Ter idade e envelhecer


| Tempo de leitura: 3 min

Pela minha profissão e especialidade, é frequente o meu contato com a população que é considerada idosa pela maioria das pessoas. Curioso e frequente escutar, então, comentários como o de uma simpática senhora que me procurou por dores crônicas na coluna lombar:

 - (...) É “duro” ser velho, doutor, não queira “ter” idade! - disse a charmosa senhora, ironizando a própria condição.

 - Ao contrário, amiga - respondi de “bate-pronto” - desejo ter idade, sim! A meu ver, essa opção é muito melhor do que a alternativa!

 - Qual seria ela, doutor?

 - Morrer ainda “jovem”, minha cara - disse eu, com cordial sorriso, que provocou uma risada (um tanto nervosa) na minha cliente.

Acho que esse diálogo (sim, foi real!) abre portas para várias reflexões sobre a nossa vida e o rumo que decidimos tomar com ela. Afinal, do ponto de vista filosofia que rege a medicina chinesa, de onde surgiu a acupuntura e a fitoterapia tradicional, a vida e a nossa força em viver é o nosso bem mais precioso, devendo ser tratado (e assim denominado em vários tratados) como um “tesouro”.

Segundo esses tratados, esse “tesouro” nos seria entregue pelos nossos pais e reflete a “força de viver” que existe na nossa própria linhagem, provando que os chineses antigos já tinham algum grau de percepção da importância da genética na saúde e ter idade de uma maneira mais confortável e digna.

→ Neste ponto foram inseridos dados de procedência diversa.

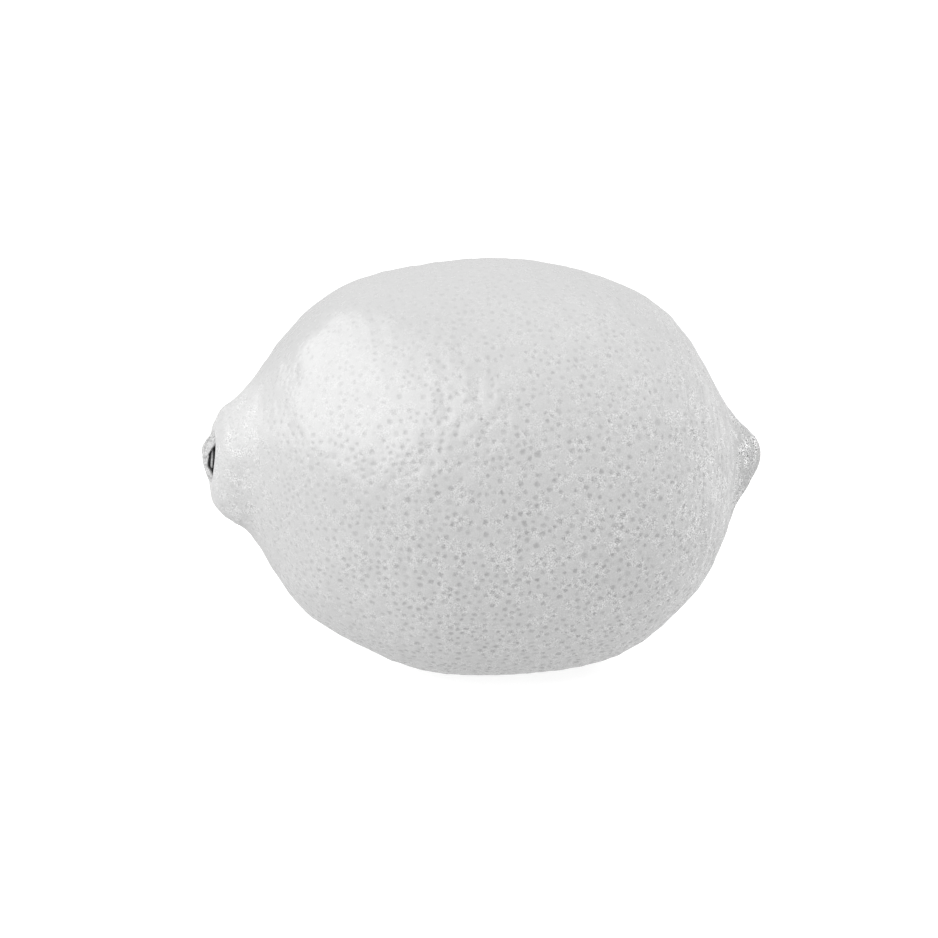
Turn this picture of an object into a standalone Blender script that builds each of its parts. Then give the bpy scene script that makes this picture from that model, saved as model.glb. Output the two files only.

Entendo, então, que o comentário da minha querida cliente se torna sarcástico por uma confusão de conceitos, comum no ocidente: envelhecer não é o mesmo que ter idade.

A idade é um conceito puramente linear e cronológico. Refere-se ao tempo transcorrido de uma determinada data (o nascimento, no caso) até o momento presente. O resultado é sempre um número, mas com frequência ele é recebido como uma condenação, irremediável, inexorável para uma queda progressiva e com um final negro e incerto (dramático, não?). Contudo, isso ao menos não é a realidade toda. Ainda bem.

Reconheço as incertezas da vida e as respeito, mas a parte assustadora deste quadro constitui o que os antigos médicos dos clássicos chineses chamam de “envelhecer”, podendo ocorrer em qualquer momento da vida, não só quando se “tem idade”.

O envelhecimento, por essa ótica, é o processo de perda progressiva das funções e possibilidades que nos levam em direção a ter “mais vida”. Por vida entendamos não somente saúde, mas também felicidade e a sua busca dentro do lazer, dos amores, da abundância e tudo mais que faz a jornada terrena “valer a pena”, no senso comum.

Ora, se nos limitamos pelos nossos medos para, por exemplo, não aprendermos uma língua nova, uma habilidade manual ou fazer algo diferente do que estamos acostumados, estamos literalmente envelhecendo, escolhendo um caminho sem grandes possibilidades de expansão e de desenvolvimento do viver. Isso mesmo que estejamos na “flor da idade”.

Para preservarmos o nosso “tesouro”, devemos investi-lo sabiamente para que nos coloquemos a caminho de aumentarmos nossas potencialidades, através de uma boa dieta, exercícios físicos e equilíbrio emocional. Ter idade é normal e muito desejável, mas a qualidade do processo de envelhecimento depende das escolhas que estamos fazendo hoje mesmo, no momento presente.